秦陇文化—西夏法制地理—西夏学产生的标志黑城的重大发现
如果说,“西夏碑”的发现与中外学者对西夏文字的判定,是西夏学的启蒙阶段的话:那么,20世纪初,西夏考古在黑城的重大发现,则是西夏学产生的标志。
黑城位于内蒙古额济纳旗南,是西夏黑水城和元代亦集乃路故址。20世纪初,俄人科兹洛夫、英人斯坦因先后在这里盗掘;30年代前后,中瑞(典)联合西北科学考察团来此考察和发掘;建国后,甘肃、内蒙古文物部门,多次在这里调查和发掘。上述各方,每次调查和发掘,均有所获,而科兹洛夫的发掘,所获文物最多,特别是西夏文文书,对西夏学的发展,产生了深远的影响。
科兹洛夫率领的俄国地理学会蒙古四川探险队,于1908年3月、1909年5月先后两次在这里发掘。在所获文物中,最为珍贵的是一批西夏文刻本和写本、还有汉文、藏文、回鹘文、文和波斯文的文书。科兹洛夫写到,他在一座塔中,“找到三本书,约三十本珍奇的西夏原件”。在另一座有僧人骨骸的塔中,是“整整一个图书馆的书、卷子和手稿,可以毫不夸张的说,……有两千卷(册)以上;至于说到画像,……它的数量达到近三百幅。”这么多的书、卷子、手稿和画,是多么珍贵的一批文物!这批文物,很快被劫运到彼得堡(今列宁格勒),并于次年春公开展出。展出后,轰动学坛,影响很大。
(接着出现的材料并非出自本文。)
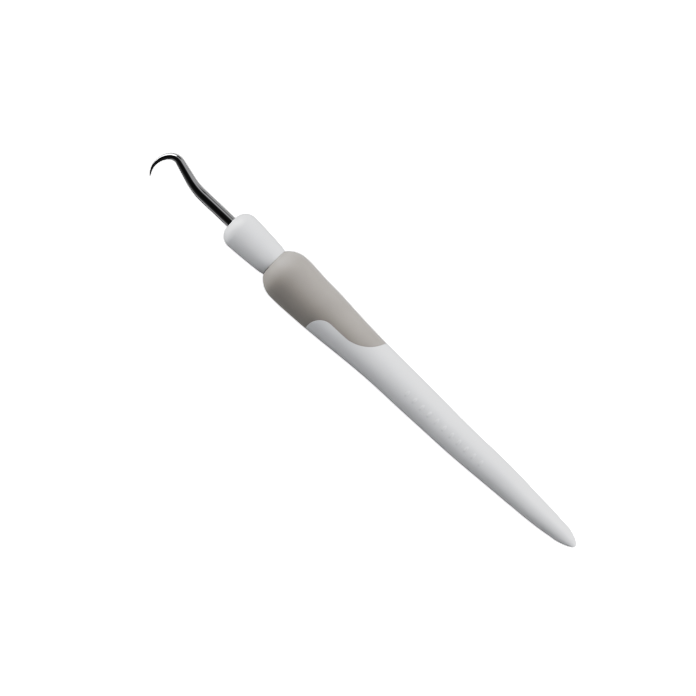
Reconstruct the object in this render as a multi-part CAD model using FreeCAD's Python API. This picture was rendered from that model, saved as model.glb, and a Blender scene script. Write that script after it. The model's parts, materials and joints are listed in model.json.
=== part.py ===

这批珍贵文献的整理编目工作,先后由著名学者聂历山、龙果夫、戈尔芭切娃、克恰诺夫主持进行,由于种种原因,历经半个世纪方告完成,计有8090件。其中已考定者近3000件,计有西夏佛经345种,世俗文献60种,并写成《苏联科学院亚洲民族研究所藏西夏文写本和刊本现已考定者书目》,于1963年在莫斯科出版。其中,世俗文献重要的有:汉籍西夏文译本《孟子》、《论语》、《孝经》、《孙子兵法三注》、《类林》等;字典和语音表《番汉合时掌中珠》、《文海》、《同音》、《五声切韵》等;西夏文学原著《西夏诗集》、《新集慈考记》、《圣立义海》、《贤智集》、《新集锦合辞》等;历书、图表、图样有历书残页,西夏官阶封号,乐器图样等;咒文和医书《魔断要语》、《谨謱》等;西夏法律文献《夭盛年改旧新定律令》、《新法》、《亥年新法》、《贞观玉镜统》等。这是多么丰富的内容,科兹洛夫将出土这些典籍的塔,称之为“书库”,绝不过分。西夏考古在黑城的重大发现,堪称为世界考古史上最伟大的发现之一。
科兹洛夫在我国进行非法发掘,并将这批珍贵文物劫走,是直接侵害我国主权的行为:同时采用野蛮的“挖宝”方式进行发掘,致使大片的文化遗迹遭到破坏,也是应当谴责的。但这批珍贵的文献,不仅为解读西夏文字提供了最关键的资料,同时也为研究西夏的社会历史、政治经济、民族宗教、文化艺术等,开辟了新的。聂历山说:“刊布科兹洛夫所获文献,乃是具有头等意义的科学事业。”随着这批文献逐渐刊布,吸引许多国家的学者进行研究,从而使夏学一开始就具有国际性,促进了世界各国对我国历史文化的研究。因此,将黑城考古发现作为西夏学产生的标志是当之无愧的。